In the case of War Of The Chosen, Firaxis has added a whole slew of new ways to play, from the mission types, to the dynamics of your squad. I’ve become a huge fan of the assassination missions, which send you off to kill high ranking Advent officers before they escape the map to go and laugh at your incompetence with their alien friends. Your squad members can establish bonds with each other now, a mechanic that allows new abilities based on how you arrange your team members. Put two bonded squaddies into the same team to take full advantage of these powers. Just… be careful that one of them doesn’t see the other one horribly massacred. That has… negative consequences.
There are new malicious plans for the Advent project, new gear and research, and even new factions you can ally yourself with. This had to be my favorite part of War Of The Chosen. Allying yourself with three new factions offers up three new styles of troops to choose from, from the reformed alien technology of the Skirmisher, to the psychic knife style of the Templars. My favorite, though, was definitely the Reapers, which are essentially alien-killing snipers with some of the best concealment abilities in the entire game. The ability of being able to make cars or fuel tanks explode from a distance is amazing, and can cause some serious chaos and damage in a clinch. The Lost are a zombie species that offer themselves up as a terrific third enemy type. Relying on quantity rather than quality, a mere handful of them can turn into a swarm in a hurry, and that can mean problems for your squaddies. Of course, it could also mean problems for Advent: strategically placing an alien between me and a charging horde of Lost is a damn satisfying way to distract the enemy while you’re looking for higher ground.
Of course, the most recognizable aspect of XCOM 2: War Of The Chosen is… well… The Chosen. They’re three super powered aliens with personalities and different powers.
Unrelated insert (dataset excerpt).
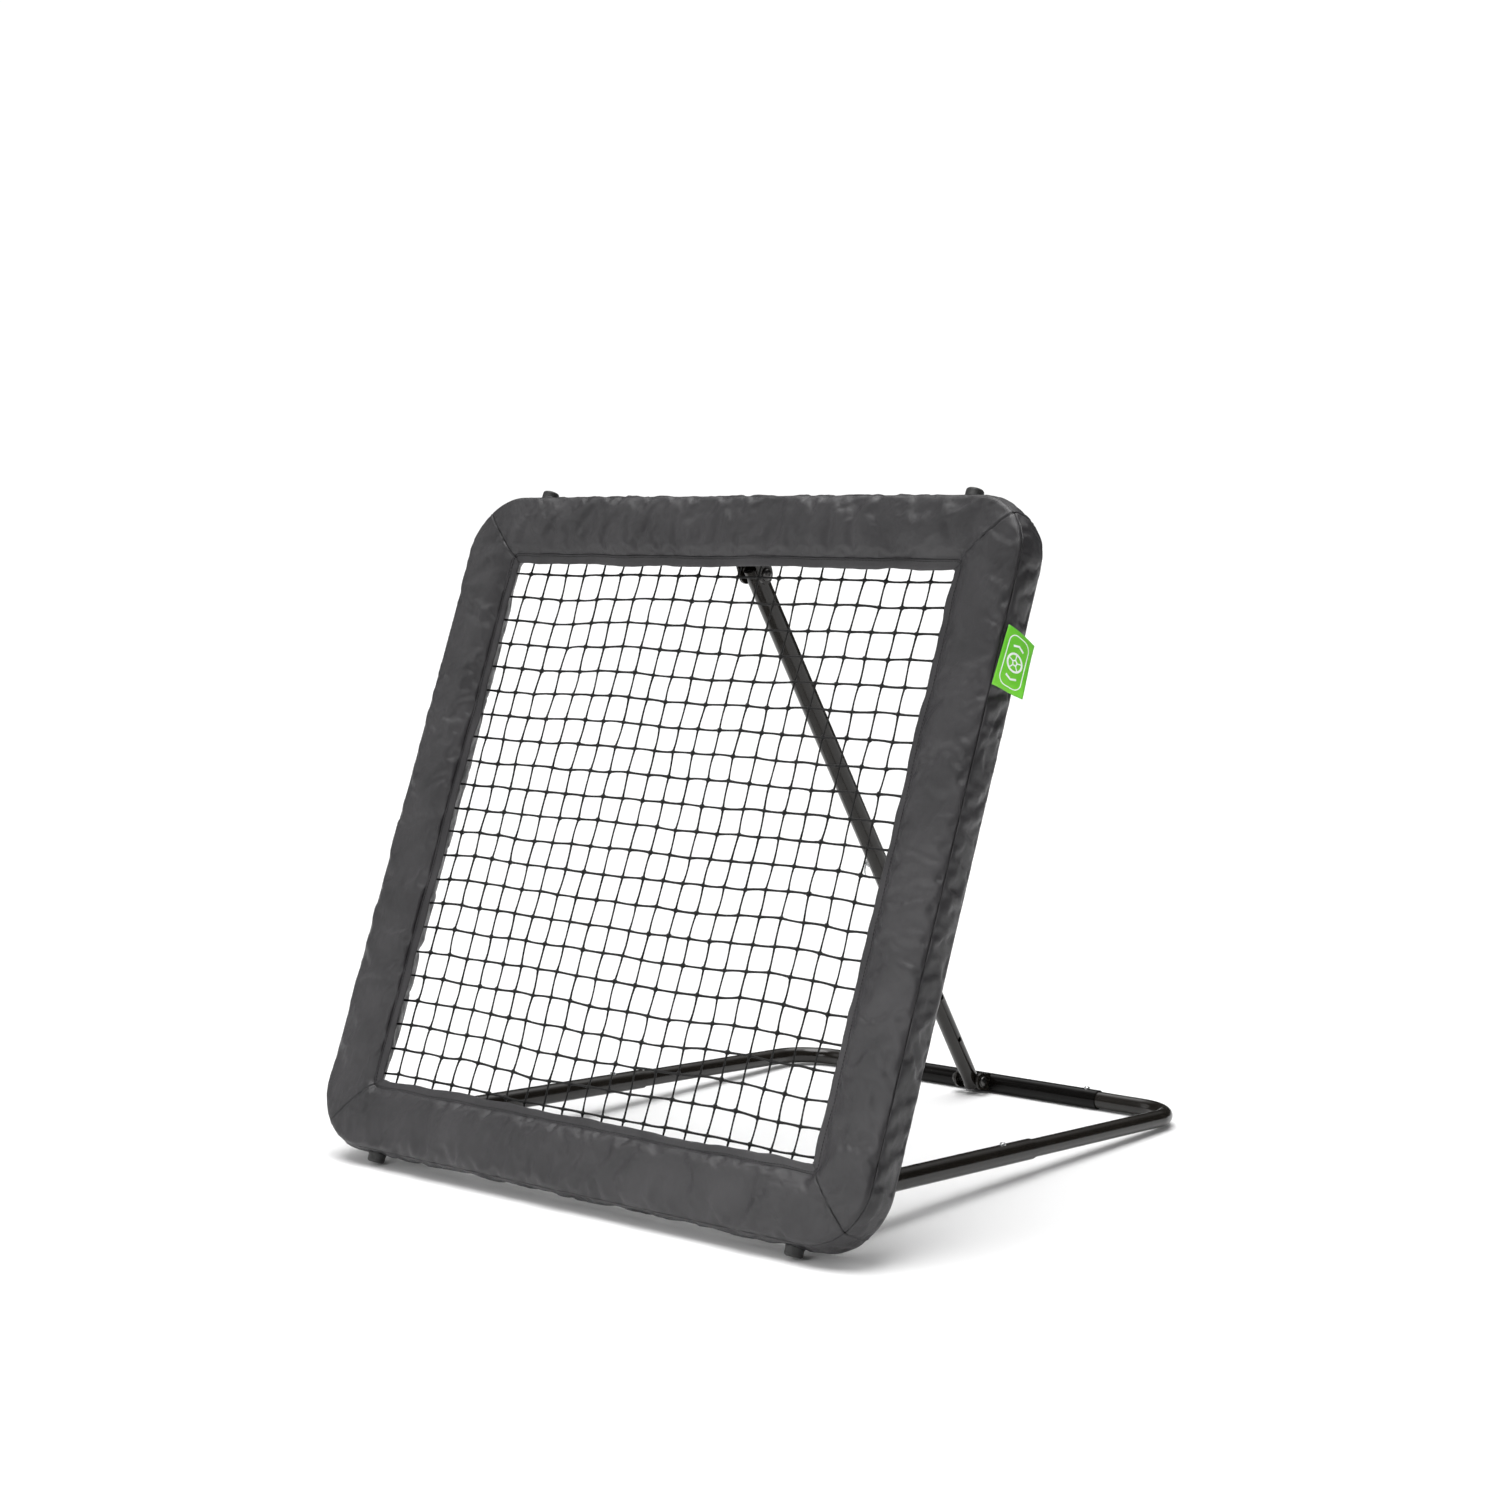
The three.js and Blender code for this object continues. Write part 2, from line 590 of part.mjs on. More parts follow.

The idea here, I suppose, was to lend some actual recognizable faces to your enemy’s lineup. And in that sense Firaxis did a good job. I keep hearing a lot about how the Chosen were meant to act as XCOM’s version of Shadow of Mordor’s Nemesis system. And I suppose it’s a decent enough interpretation of that for XCOM’s particular style. As you fight the Chosen and they escape time and time again, they take opportunities to boost their powers and terrorize your settled locations.
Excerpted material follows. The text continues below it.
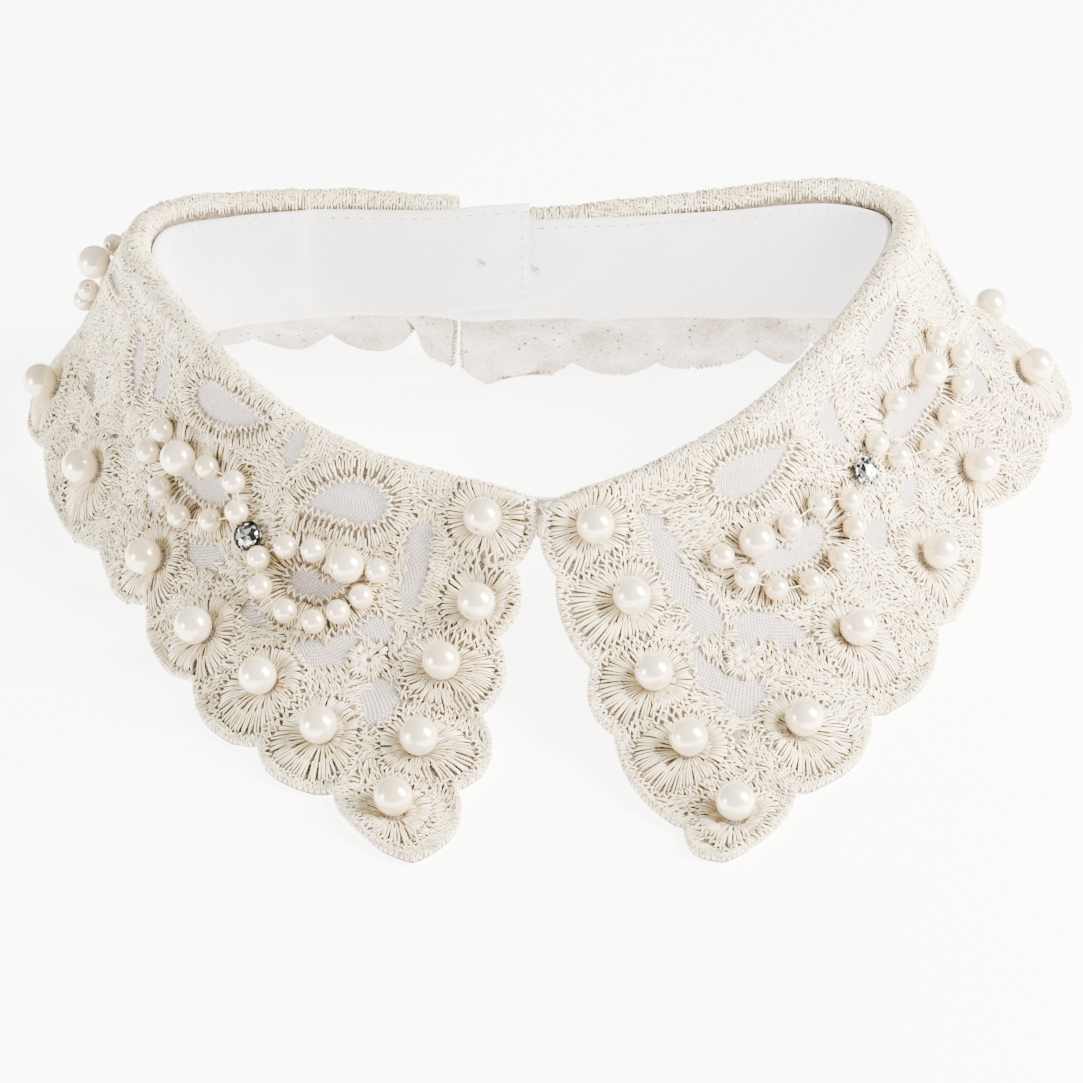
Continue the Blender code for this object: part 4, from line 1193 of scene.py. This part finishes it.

The Chosen offer an interesting level of personality to XCOM 2, and I had a good time fighting them and stealing their amazing weaponry as the game went. All this is spite of the fact that, character-wise, The Chosen felt a little silly. I mean, for christ’s sake: they’re named The Assassin, The Hunter, and The Warlock. So right off the bat, you know that you’re fighting alien World of Warcraft characters essentially. Their storyline is a bit thin, but I don’t really know a ton of people who play XCOM 2 for storyline. What’s important is that they add a new dimension to your gameplay. Any time they show up, the stakes feel far more important. The Chosen mock your tactics, comment on your use of certain weapons, and triumph when one of your squadmates fall. It’s really unique to have an antagonist in XCOM that consistently goads you on. It makes the fight feel personal.
If I had any problem with War Of The Chosen, it would be the same problem I’ve had with Firaxis’s XCOM since 2012, and that’s the annoying bugs.
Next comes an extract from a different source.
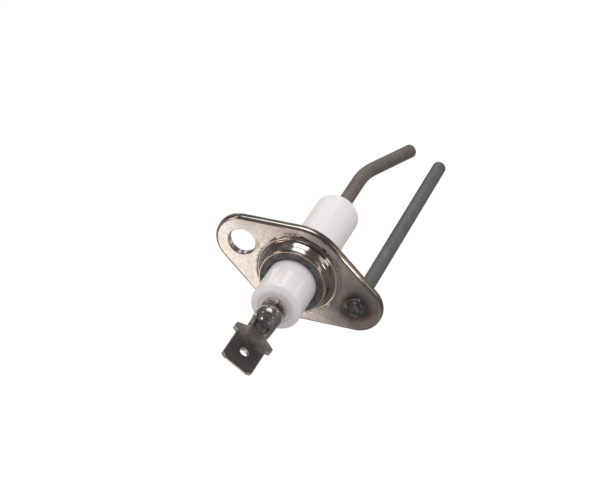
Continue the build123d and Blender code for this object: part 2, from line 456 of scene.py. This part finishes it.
def oxidised_wire(name, dark, light, roughness, melted_y, slag_light):
    """Heat-resistant wire under a thin oxide. Below melted_y it has run and set glossy and dark."""
    finish = Finish(name)
    streaks = finish.noise(0.5, 3.0, 0.6, finish.stretch(1, 0.08, 1))
    blotches = finish.noise(2.2, 4.0, 0.6)
    colour = finish.mix(finish.remap(blotches, 0.3, 0.7), dark, light)
    colour = finish.mix(finish.remap(streaks, 0.45, 0.75, 0.0, 0.35), colour, light)
    rough = finish.remap(blotches, 0.3, 0.7, roughness - 0.06, roughness + 0.08)
    melted = finish.remap(finish.axis("Y"), melted_y + 0.05, melted_y - 0.05)
    slag = finish.remap(finish.noise(1.0, 2.0, 0.5), 0.35, 0.65)
    skin = finish.mix(slag, grey(0.5 * slag_light), (slag_light, 0.94 * slag_light, 0.92 * slag_light, 1))
    colour = finish.mix(melted, colour, skin)
    rough = finish.add("ShaderNodeMix", {0: melted, 2: rough, 3: 0.11}, data_type="FLOAT").outputs[0]
    depth = finish.math("ADD", melted, 1.0)
    lumps = finish.math("MULTIPLY", finish.noise(0.6, 1.5, 0.5), depth)
    normal = finish.bump(lumps, 0.005)
    metal = finish.math("MULTIPLY_ADD", melted, 0.45, 0.40)
    finish.set(base_color=colour, metallic=metal, roughness=rough, normal=normal)
    return finish.material


def terminal_steel():
    """Dark satin sheet steel with rubbed edges, browned by the weld's heat towards the neck."""
    finish = Finish("terminal_steel")
    dark = (0.11, 0.10, 0.10, 1)
    satin = (0.16, 0.148, 0.148, 1)
    rubbed_grey = (0.20, 0.187, 0.187, 1)
    heat_tan = (0.62, 0.54, 0.505, 1)
    streak_brown = (0.34, 0.28, 0.25, 1)
    bare_edge = (0.72, 0.64, 0.59, 1)
    patches = finish.noise(1.6, 4.0, 0.6)
    colour = finish.mix(patches, dark, satin)
    from_middle = finish.distance((0, -25.4, -1.2))
    colour = finish.mix(finish.remap(from_middle, 1.5, 4.0), colour, rubbed_grey)
    heat = finish.math("ADD", finish.axis("Y"), finish.remap(patches, 0.3, 0.7, -0.9, 0.9))
    colour = finish.mix(finish.remap(heat, -23.5, -20.0, 0.0, 0.8), colour, heat_tan)
    streak = finish.remap(finish.noise(0.9, 3.0, 0.6, finish.stretch(1.6, 0.5, 1)), 0.62, 0.74)
    near_neck = finish.remap(finish.axis("Y"), -23.5, -21.0)
    streak = finish.math("MULTIPLY", streak, near_neck)
    colour = finish.mix(finish.math("MULTIPLY", streak, 0.5), colour, streak_brown)
    face = finish.add("ShaderNodeNewGeometry").outputs["True Normal"]
    flatness = finish.math("ABSOLUTE", finish.vector("DOT_PRODUCT", face, terminal_up))
    sheared = finish.remap(flatness, 0.93, 0.6, 0.0, 0.9)
    sheared = finish.math("MULTIPLY", sheared, finish.remap(finish.axis("Y"), -20.0, -20.6))
    colour = finish.mix(sheared, colour, bare_edge)
    grain = finish.noise(0.15, 3.0, 0.6, finish.stretch(1, 0.25, 1))
    normal = finish.bump(grain, 0.003)
    roughness = finish.remap(patches, 0.3, 0.7, 0.26, 0.34)
    finish.set(base_color=colour, metallic=0.95, roughness=roughness, normal=normal)
    return finish.material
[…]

This reboot of the classic series has been going on for a fair amount of time, and I’m still facing the same stupid bugs that I first dealt with five years ago. Soldiers still break windows that don’t exist, and the camera still focuses on blank walls during fight scenes. And that’s just a few of the more prominent annoyances. These aren’t game breaking issues, mind you. They’re small flaws in an otherwise engaging and fun franchise. But as I mentioned before, these bugs have been going on for years. How is it that they haven’t been dealt with yet? It’s almost more embarrassing for Firaxis and 2K to have such consistent errors flub up a nearly flawless turn-based experience. For some, it might be a small thing to complain about, but it’s a small thing that’s been complained about for five fucking years–one would assume they’d have addressed it by now.
Not quite a sequel, but too big for your bog standard DLC, War Of The Chosen might be the best expansion of the XCOM franchise since Enemy Within. Its newest features are a tad derivative, but I have no problem with that, so long as it gives me another reason to sink more and more hours into what is among my most played games of the last two years. New soldiers, new tech, new bad guys? Hell yes.
Does that make it a new XCOM? Not really. But the results are pretty damn engaging, all the same.
XCOM 2: War Of The Chosen was released on August 29th, 2017 for Windows.